# What you need to do
Word for word, restate every line of the listing that follows.

# Information provided
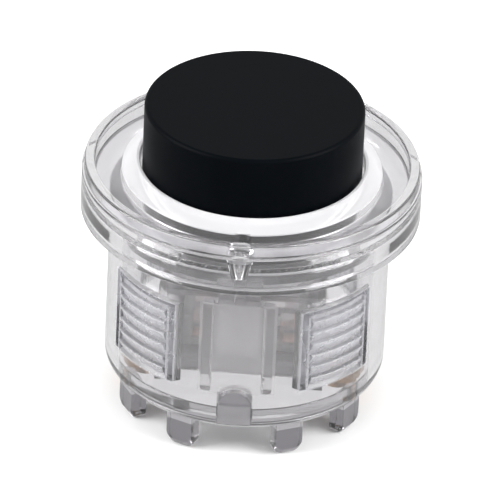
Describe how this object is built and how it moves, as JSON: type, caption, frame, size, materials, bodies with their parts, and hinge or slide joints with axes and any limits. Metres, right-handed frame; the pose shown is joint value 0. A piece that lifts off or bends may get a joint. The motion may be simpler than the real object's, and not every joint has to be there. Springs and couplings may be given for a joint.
{
  "type": "snap-in push button switch",
  "caption": "Round clear-bodied push button that snaps into a panel hole, with a black cap that springs back and terminals under its base.",
  "frame": {"origin": "on the press axis, in the plane of the bezel's underside where the panel's face lies", "axes": "+Z along the press axis, out of the panel towards the finger; +X towards the right-hand terminal; the front faces -Y"},
  "size_m": [0.0285, 0.0284, 0.0279],
  "materials": {
    "clear_plastic": "clear polished polycarbonate",
    "clear_cover": "clear moulded polycarbonate",
    "black_cap": "fine matte texture",
    "black_case": "moulded nylon",
    "natural_plastic": "natural acetal",
    "terminal_brass": "stamped and bright",
    "spring_copper": "rolled phosphor bronze",
    "silver_contact": "silver alloy",
    "spring_steel": "drawn wire",
    "damper_silicone": "soft translucent silicone"
  },
  "bodies": {
    "body": {"housing": "clear_plastic", "base": "clear_plastic", "switch_base": "black_case", "switch_cover": "clear_cover", "contact_holder": "natural_plastic", "terminal_left": "terminal_brass", "terminal_right": "terminal_brass", "terminal_rivets": "terminal_brass", "contact_blade_left": "spring_copper", "contact_blade_right": "spring_copper", "fixed_contact_left": "silver_contact", "fixed_contact_right": "silver_contact", "return_spring": "spring_steel", "upper_damper": "damper_silicone", "lower_damper": "damper_silicone"},
    "plunger": {"cap": "black_cap", "carrier": "clear_plastic", "stem": "natural_plastic", "contact_bridge": "spring_copper", "moving_contact_left": "silver_contact", "moving_contact_right": "silver_contact"}
  },
  "joints": [
    {"name": "press", "type": "slide", "parent": "body", "child": "plunger", "axis": [0, 0, 1], "range_m": [-0.0024, 0], "stiffness_N_per_m": 150, "springref_m": 0.004, "deforming": ["return_spring"]}
  ]
}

# Answer for this exercise
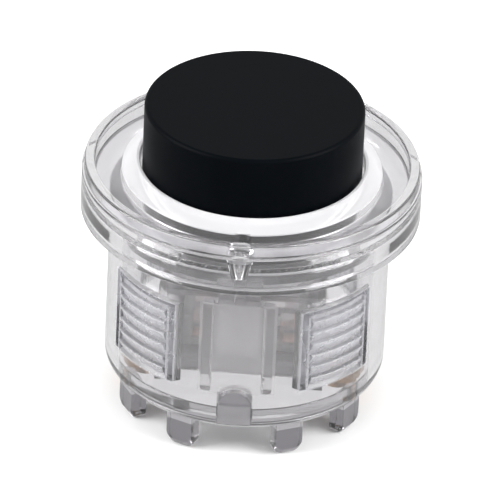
Describe how this object is built and how it moves, as JSON: type, caption, frame, size, materials, bodies with their parts, and hinge or slide joints with axes and any limits. Metres, right-handed frame; the pose shown is joint value 0. A piece that lifts off or bends may get a joint. The motion may be simpler than the real object's, and not every joint has to be there. Springs and couplings may be given for a joint.
{
  "type": "snap-in push button switch",
  "caption": "Round clear-bodied push button that snaps into a panel hole, with a black cap that springs back and terminals under its base.",
  "frame": {"origin": "on the press axis, in the plane of the bezel's underside where the panel's face lies", "axes": "+Z along the press axis, out of the panel towards the finger; +X towards the right-hand terminal; the front faces -Y"},
  "size_m": [0.0285, 0.0284, 0.0279],
  "materials": {
    "clear_plastic": "clear polished polycarbonate",
    "clear_cover": "clear moulded polycarbonate",
    "black_cap": "fine matte texture",
    "black_case": "moulded nylon",
    "natural_plastic": "natural acetal",
    "terminal_brass": "stamped and bright",
    "spring_copper": "rolled phosphor bronze",
    "silver_contact": "silver alloy",
    "spring_steel": "drawn wire",
    "damper_silicone": "soft translucent silicone"
  },
  "bodies": {
    "body": {"housing": "clear_plastic", "base": "clear_plastic", "switch_base": "black_case", "switch_cover": "clear_cover", "contact_holder": "natural_plastic", "terminal_left": "terminal_brass", "terminal_right": "terminal_brass", "terminal_rivets": "terminal_brass", "contact_blade_left": "spring_copper", "contact_blade_right": "spring_copper", "fixed_contact_left": "silver_contact", "fixed_contact_right": "silver_contact", "return_spring": "spring_steel", "upper_damper": "damper_silicone", "lower_damper": "damper_silicone"},
    "plunger": {"cap": "black_cap", "carrier": "clear_plastic", "stem": "natural_plastic", "contact_bridge": "spring_copper", "moving_contact_left": "silver_contact", "moving_contact_right": "silver_contact"}
  },
  "joints": [
    {"name": "press", "type": "slide", "parent": "body", "child": "plunger", "axis": [0, 0, 1], "range_m": [-0.0024, 0], "stiffness_N_per_m": 150, "springref_m": 0.004, "deforming": ["return_spring"]}
  ]
}